Computer-executable instructions include, for example, instructions and data which cause a general purpose computer, special purpose computer, or special purpose processing device to perform a certain function or group of functions. Computer-executable instructions also include program modules that are executed by computers in stand-alone or network environments. Generally, program modules include routines, programs, components, data structures, objects, and the functions inherent in the design of special-purpose processors, etc. that perform particular tasks or implement particular abstract data types. Computer-executable instructions, associated data structures, and program modules represent examples of the program code means for executing steps of the methods disclosed herein. The particular sequence of such executable instructions or associated data structures represents examples of corresponding acts for implementing the functions described in such steps.
Processors suitable for the execution of a computer program include, by way of example, both general and special purpose microprocessors, and any one or more processors of any kind of digital computer. Generally, a processor will receive instructions and data from a read-only memory or a random access memory or both. The essential elements of a computer are a processor for performing or executing instructions and one or more memory devices for storing instructions and data. Generally, a computer will also include, or be operatively coupled to receive data from or transfer data to, or both, one or more mass storage devices for storing data, e.g., magnetic, magneto-optical disks, or optical disks.
In this specification, the term “software” is meant to include firmware residing in read-only memory or applications stored in magnetic storage or flash storage, for example, a solid-state drive, which can be read into memory for processing by a processor. Also, in some implementations, multiple software technologies can be implemented as sub-parts of a larger program while remaining distinct software technologies. In some implementations, multiple software technologies can also be implemented as separate programs. Finally, any combination of separate programs that together implement a software technology described here is within the scope of the subject technology. In some implementations, the software programs, when installed to operate on one or more electronic systems, define one or more specific machine implementations that execute and perform the operations of the software programs.
A computer program (also known as a program, software, software application, script, or code) can be written in any form of programming language, including compiled or interpreted languages, declarative or procedural languages, and it can be deployed in any form, including as a stand-alone program or as a module, component, subroutine, object, or other unit suitable for use in a computing environment. A computer program may, but need not, correspond to a file in a file system. A program can be stored in a portion of a file that holds other programs or data (e.g., one or more scripts stored in a markup language document), in a single file dedicated to the program in question, or in multiple coordinated files (e.g., files that store one or more modules, sub programs, or portions of code).

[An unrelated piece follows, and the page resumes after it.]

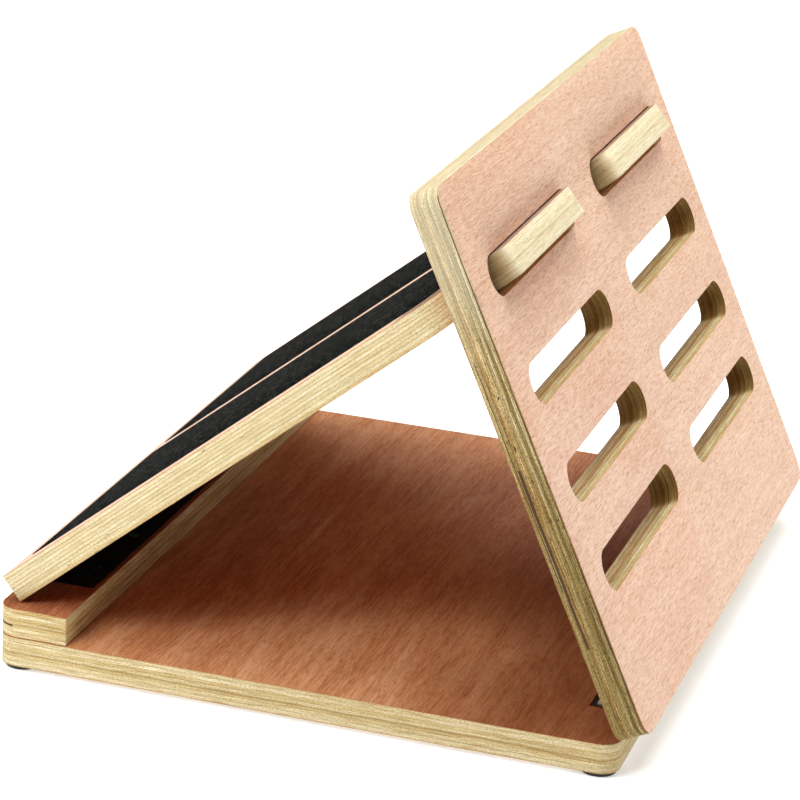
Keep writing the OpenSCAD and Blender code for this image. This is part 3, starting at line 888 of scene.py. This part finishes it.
def makeStage():
    look = {"floor": (0.94, 0.94, 0.94), "floorSize": 12, "glow": 0.4, "world": 0.02}
    clearSelection()
    bpy.ops.mesh.primitive_plane_add(size=look["floorSize"], location=(0, 0, 0))
    floor = bpy.context.object
    floor.name = "floor"
    material, tree, shader = newMaterial("floorPaint")
    shader.inputs["Base Color"].default_value = (*look["floor"], 1)
    shader.inputs["Roughness"].default_value = 0.8
    shader.inputs["Emission Color"].default_value = (1, 1, 1, 1)
    shader.inputs["Emission Strength"].default_value = look["glow"]
    floor.data.materials.append(material)
    world = bpy.data.worlds.new("studio")
    bpy.context.scene.world = world
    world.use_nodes = True
    world.node_tree.nodes["Background"].inputs["Color"].default_value = (1, 1, 1, 1)
    world.node_tree.nodes["Background"].inputs["Strength"].default_value = look["world"]
    bpy.context.scene.view_settings.view_transform = "Standard"


def addSoftbox(name, spot, target, size, power):
    lamp = bpy.data.lights.new(name, "AREA")
    lamp.shape = "RECTANGLE"
    lamp.size, lamp.size_y = size
    lamp.energy = power
    holder = bpy.data.objects.new(name, lamp)
    holder.location = spot
    holder.rotation_mode = "QUATERNION"
    holder.rotation_quaternion = (Vector(target) - Vector(spot)).to_track_quat("-Z", "Y")
    bpy.context.scene.collection.objects.link(holder)


def makeCamera():
    view = {
        "spot": (511.483, -1820.674, 782.978), "yaw": 0.2865, "pitch": -0.3356, "roll": 0.0581,
        "lens": 144.62, "sensor": 36
    }
    yaw, pitch, roll = view["yaw"], view["pitch"], view["roll"]
    ahead = Vector((-math.sin(yaw) * math.cos(pitch), math.cos(yaw) * math.cos(pitch), math.sin(pitch)))
    right = Vector((math.cos(yaw), math.sin(yaw), 0))
    above = right.cross(ahead)
    across = right * math.cos(roll) + above * math.sin(roll)
    above = above * math.cos(roll) - right * math.sin(roll)
    camera = bpy.data.cameras.new("camera")
    camera.lens, camera.sensor_width = view["lens"], view["sensor"]
    camera.clip_start, camera.clip_end = 0.05, 50
    holder = bpy.data.objects.new("camera", camera)
    holder.matrix_world = Matrix.Translation(Vector(view["spot"]) * mm) @ Matrix(
        (across, above, -ahead)
    ).transposed().to_4x4()
    bpy.context.scene.collection.objects.link(holder)
    bpy.context.scene.camera = holder


makeStage()
addSoftbox("rightLight", (1.9, 0.9, 1.3), (0, 0, 0.12), (1.2, 1.2), 16)
addSoftbox("topLight", (0.0, 0.1, 2.3), (0, 0, 0.1), (1.9, 1.9), 60)
addSoftbox("frontLight", (-0.6, -1.1, 1.15), (-0.1, -0.1, 0.05), (0.7, 0.6), 17)
addSoftbox("backLight", (-0.1, 1.15, 1.35), (0, 0.25, 0.02), (0.9, 0.6), 10)
makeCamera()
print("stage made")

A computer program can be deployed to be executed on one computer or on multiple computers that are located at one site or distributed across multiple sites and interconnected by a communication network.
These functions described above can be implemented in digital electronic circuitry, in computer software, firmware or hardware. The techniques can be implemented using one or more computer program products. Programmable processors and computers can be included in or packaged as mobile devices. The processes and logic flows can be performed by one or more programmable processors and by one or more programmable logic circuitry. General and special purpose computing devices and storage devices can be interconnected through communication networks.
Some implementations include electronic components, for example microprocessors, storage and memory that store computer program instructions in a machine-readable or computer-readable medium (alternatively referred to as computer-readable storage media, machine-readable media, or machine-readable storage media).
Some examples of such computer-readable media include RAM, ROM, read-only compact discs (CD-ROM), recordable compact discs (CD-R), rewritable compact discs (CD-RW), read-only digital versatile discs (e.g., DVD-ROM, dual-layer DVD-ROM), a variety of recordable/rewritable DVDs (e.g., DVD-RAM, DVD-RW, DVD+RW, etc.), flash memory (e.g., SD cards, mini-SD cards, micro-SD cards, etc.), magnetic or solid state hard drives, read-only and recordable Blu-Ray® discs, ultra density optical discs, any other optical or magnetic media, and floppy disks. The computer-readable media can store a computer program that is executable by at least one processing unit and includes sets of instructions for performing various operations. Examples of computer programs or computer code include machine code, for example is produced by a compiler, and files including higher-level code that are executed by a computer, an electronic component, or a microprocessor using an interpreter.
While the above discussion primarily refers to microprocessor or multi-core processors that execute software, some implementations are performed by one or more integrated circuits, for example application specific integrated circuits (ASICs) or field programmable gate arrays (FPGAs). In some implementations, such integrated circuits execute instructions that are stored on the circuit itself.
As used in this specification and any claims of this application, the terms “computer readable medium” and “computer readable media” are entirely restricted to tangible, physical objects that store information in a form that is readable by a computer. These terms exclude any wireless signals, wired download signals, and any other ephemeral signals.
According to this invention a system and method are described wherein Key Performance Indicator (KPI) threshold violations are measured by network probes and fed into INT Controller, the system of invention, which contains an application called ‘target selection function (TSF)’ which determines where to apply In-band Telemetry intelligently and activates/controls in-band telemetry behavior on the data plane. The INT Controller determines what to measure, where to measure, and how long to measure by determining flows that are impacted by said KPI violations and determining on which switches along the path of the impacted flows in the data plane to activate INT—based on network topology map and traffic routing. The method specifies what metadata to measure and to control (start and stop) according to INT specification. INT Controller can use information from multiple probes wherein each probe can be located at a different network location or interface.